A 1979 graduate of San Diego State University with a B.S. in civil engineering, MacLaggan said he got into the field after getting a 1978 internship with Fluid Systems. The San Diego company made the reverse osmosis membranes used by desalination plants in Mexico, Israel and Saudi Arabia. The technology was developed at General Atomics, which originally owned Fluid Systems and invented the technology.
MacLaggan became fascinated with reverse osmosis and the water industry in general.
“It was just one of those things in life that happens,” MacLaggan said. “Civil engineering is traffic, soils, water, wastewater, building structures, things like that. I didn’t know which one of those disciplines I was going to pursue. But I was hooked when I took this job on a career in water. I spent seven years in reverse osmosis when it was a fledgling industry, went onto the San Diego County Water Authority, and served in various capacities there for 12 years.”
While still at the Water Authority in the mid-90s, MacLaggan went back to school at night to become an attorney. After four years, he earned a law degree from the University of San Diego and became a member of the California Bar.
“We were pushing aggressively to implement water recycling projects, and the laws and regulations in California hadn’t been designed to accommodate that,” MacLaggan said. “They were really designed to get rid of sewage. We were spending a lot of our time in Sacramento, advocating for legislation and regulatory reform to allow us to recycle water.”
In 1997, MacLaggan left the Water Authority to work on his own as a water resources consultant. One of his clients was the Water Reuse Association, a consortium of public water agencies dedicated to water recycling. In 1999, he was hired by Poseidon to help them with permit application, and in 2000 MacLaggan joined the company full time for the Carlsbad desalination project.

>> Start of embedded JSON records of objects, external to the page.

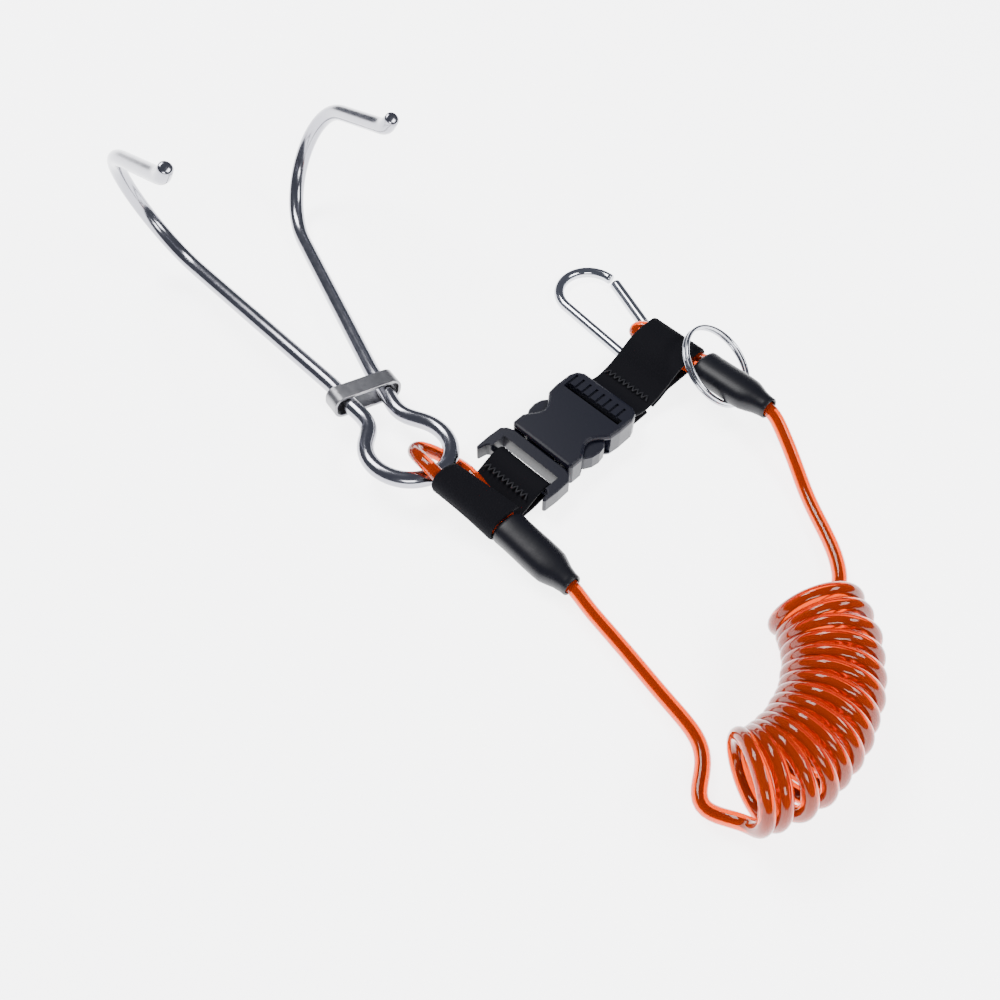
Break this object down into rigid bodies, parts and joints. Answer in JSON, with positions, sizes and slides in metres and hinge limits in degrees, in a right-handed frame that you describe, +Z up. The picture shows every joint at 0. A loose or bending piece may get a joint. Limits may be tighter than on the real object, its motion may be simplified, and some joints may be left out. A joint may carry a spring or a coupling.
{
  "type": "lip grip",
  "caption": "Sprung wire fish lip grip with a slide collar, joined by a coiled cord lanyard and a side-release buckle strap to a snap hook and a split ring.",
  "frame": {"origin": "centre of the side-release buckle, at its flat underside, which lies on the floor plane z = 0", "axes": "+Z up from the floor the object lies on; +X to the object's right and +Y to the back as it lies; the buckle's length runs along the +X +Y diagonal"},
  "size_m": [0.218, 0.241, 0.0701],
  "materials": {
    "polished_steel": "polished",
    "satin_steel": "satin",
    "buckle_plastic": "fine matte",
    "black_webbing": "woven",
    "black_thread": "twisted thread",
    "shrink_tube": "satin",
    "crimp_alloy": "satin",
    "orange_cord": "clear tinted gloss"
  },
  "bodies": {
    "strap_half": {"buckle_female_shell": "buckle_plastic", "right_strap": "black_webbing", "right_strap_stitching": "black_thread", "right_cord_loop": "orange_cord", "right_crimp": "crimp_alloy", "right_shrink_sleeve": "shrink_tube", "cord_run_right": "orange_cord", "cord_coil": "orange_cord", "cord_run_left": "orange_cord"},
    "buckle_male": {"buckle_male_base": "buckle_plastic", "left_strap": "black_webbing", "left_strap_stitching": "black_thread", "left_cord_loop": "orange_cord", "left_crimp": "crimp_alloy", "left_shrink_sleeve": "shrink_tube"},
    "left_tine": {"buckle_left_tine": "buckle_plastic"},
    "right_tine": {"buckle_right_tine": "buckle_plastic"},
    "gripper": {"wire_eye": "polished_steel"},
    "left_jaw": {"left_jaw_arm": "polished_steel"},
    "right_jaw": {"right_jaw_arm": "polished_steel"},
    "collar": {"slide_collar": "satin_steel"},
    "carabiner": {"carabiner_body": "polished_steel", "gate_pin": "polished_steel"},
    "gate": {"carabiner_gate": "polished_steel", "gate_spring": "polished_steel"},
    "ring": {"split_ring": "polished_steel"}
  },
  "joints": [
    {"name": "buckle_release", "type": "slide", "parent": "strap_half", "child": "buckle_male", "axis": [-0.7071, -0.7071, 0], "range_m": [0, 0.022], "deforming": ["buckle_left_tine", "buckle_right_tine", "cord_run_left"]},
    {"name": "left_tine_press", "type": "hinge", "parent": "buckle_male", "child": "left_tine", "pos_m": [-0.01032, -0.00099, 0.0045], "axis": [0, 0, -1], "range_deg": [0, 8], "stiffness_Nm_per_rad": 0.02},
    {"name": "right_tine_press", "type": "hinge", "parent": "buckle_male", "child": "right_tine", "pos_m": [-0.00099, -0.01032, 0.0045], "axis": [0, 0, 1], "range_deg": [0, 8], "stiffness_Nm_per_rad": 0.02},
    {"name": "gripper_swing", "type": "hinge", "parent": "buckle_male", "child": "gripper", "pos_m": [-0.03702, -0.01747, 0.00912], "axis": [0.8003, 0.5757, -0.1676], "range_deg": [0, 60]},
    {"name": "collar_slide", "type": "slide", "parent": "gripper", "child": "collar", "axis": [-0.5585, 0.829, -0.0275], "range_m": [0, 0.024]},
    {"name": "left_jaw_flex", "type": "hinge", "parent": "gripper", "child": "left_jaw", "pos_m": [-0.05961, 0.00558, 0.00924], "axis": [0.1232, 0.1157, 0.9856], "range_deg": [-8, 0]},
    {"name": "right_jaw_flex", "type": "hinge", "parent": "gripper", "child": "right_jaw", "pos_m": [-0.05057, 0.0116, 0.0074], "axis": [0.1232, 0.1157, 0.9856], "range_deg": [0, 8]},
    {"name": "carabiner_swing", "type": "hinge", "parent": "strap_half", "child": "carabiner", "pos_m": [0.0283, 0.0368, 0.002], "axis": [0, 0, 1], "range_deg": [-12, 12]},
    {"name": "gate_open", "type": "hinge", "parent": "carabiner", "child": "gate", "pos_m": [0.02957, 0.04869, 0.002], "axis": [0, 0, 1], "range_deg": [0, 28], "stiffness_Nm_per_rad": 0.01},
    {"name": "ring_turn", "type": "hinge", "parent": "strap_half", "child": "ring", "pos_m": [0.0491, 0.0248, 0.0089], "axis": [0.5646, -0.1418, 0.8131], "continuous": true}
  ],
  "couplings": [
    {"joint": "left_jaw_flex", "follows": "collar_slide", "rad_per_m": -5.2},
    {"joint": "right_jaw_flex", "follows": "collar_slide", "rad_per_m": 5.2}
  ]
}
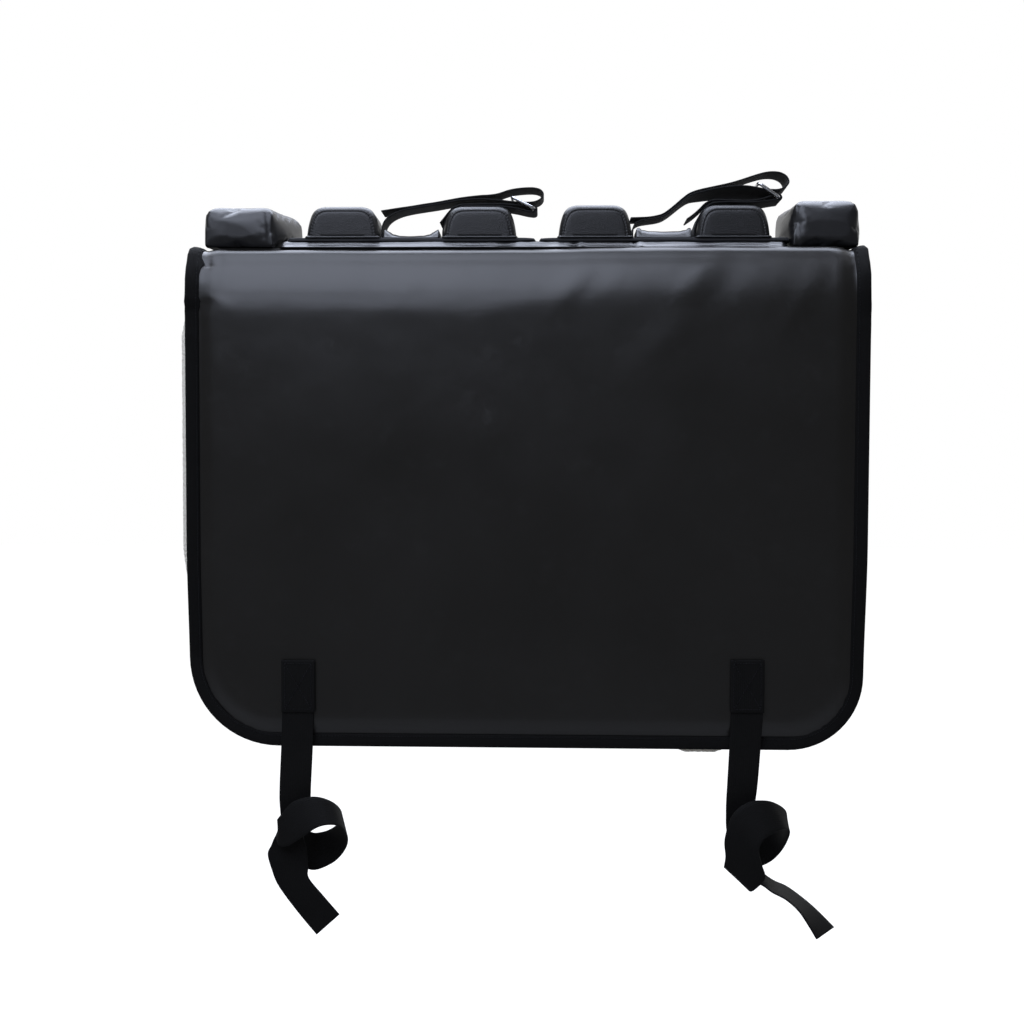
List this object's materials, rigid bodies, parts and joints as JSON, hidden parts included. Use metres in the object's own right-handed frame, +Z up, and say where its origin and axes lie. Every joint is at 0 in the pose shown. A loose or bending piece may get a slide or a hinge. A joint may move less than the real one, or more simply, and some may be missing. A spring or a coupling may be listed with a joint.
{
  "type": "tailgate bike pad",
  "caption": "Padded cover draped over a vehicle tailgate, with cradles between foam blocks for bicycle down tubes, end bolsters and straps below.",
  "frame": {"origin": "on the underside of the deck, where it rests on the tailgate's top edge, midway between the front panel and the inner flap and midway along the width", "axes": "+Z up, -Y out of the long front panel, +Y towards the load bed, +X to the right seen from the front"},
  "size_m": [0.7991, 0.1772, 0.9087],
  "materials": {
    "tarpaulin": "semi-gloss coated weave",
    "foam": "matte open foam",
    "fleece": "short pile",
    "tape": "woven edge tape",
    "base_board": "matte",
    "grained_vinyl": "grained coated fabric",
    "hook_and_loop": "matte pile tape",
    "webbing": "woven polypropylene",
    "steel": "plated wire",
    "buckle_plastic": "moulded"
  },
  "bodies": {
    "root": {"outer_cover": "tarpaulin", "foam_board": "foam", "fleece_lining": "fleece", "edge_tape": "tape", "plinth_cover": "tarpaulin", "plinth_foam": "foam", "cradle_base_left": "base_board", "cradle_base_right": "base_board", "saddle_left": "tarpaulin", "saddle_right": "tarpaulin", "block_cover_left_outer": "grained_vinyl", "block_cover_left_inner": "grained_vinyl", "block_cover_right_inner": "grained_vinyl", "block_cover_right_outer": "grained_vinyl", "block_foam_left_outer": "foam", "block_foam_left_inner": "foam", "block_foam_right_inner": "foam", "block_foam_right_outer": "foam", "bolster_cover_left": "tarpaulin", "bolster_cover_right": "tarpaulin", "bolster_foam_left": "foam", "bolster_foam_right": "foam", "cradle_strap_left": "hook_and_loop", "cradle_strap_right": "hook_and_loop", "ring_strap_left": "hook_and_loop", "ring_strap_right": "hook_and_loop", "strap_ring_left": "steel", "strap_ring_right": "steel", "bottom_strap_left": "webbing", "bottom_strap_right": "webbing", "strap_patch_left": "webbing", "strap_patch_right": "webbing", "buckle_tab_left": "webbing", "buckle_tab_right": "webbing", "ladder_lock_left": "buckle_plastic", "ladder_lock_right": "buckle_plastic"}
  },
  "joints": []
}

“And I’ve been here ever since,” he said.
Years of controversy, hearings and environmentalist lawsuits finally ended after favorable decisions from regulatory agencies and courts allowed construction to begin in late 2012. This included hearings before the city of Carlsbad, the Regional Water Quality Control Board, the California Coastal Commission, the State Lands Commission, and ultimately to the San Diego County Water Authority.
While opponents Surfrider Foundation and San Diego Coastkeeper failed to stop the plant, MacLaggan said they succeeded in making it better. The project includes environmental mitigation in San Diego Bay and a requirement that the plant’s electricity use be carbon neutral.
With all that done, MacLaggan said the plant’s imminent opening brings great satisfaction.
“This is just fantastic,” he said. “This is what we’ve been working for for 15 years, and this plant is going to change the way we look at water in California for decades to come … Nothing can make me happier than hearing those pumps running in the background.”
©2015 The San Diego Union-Tribune. Distributed by Tribune Content Agency, LLC.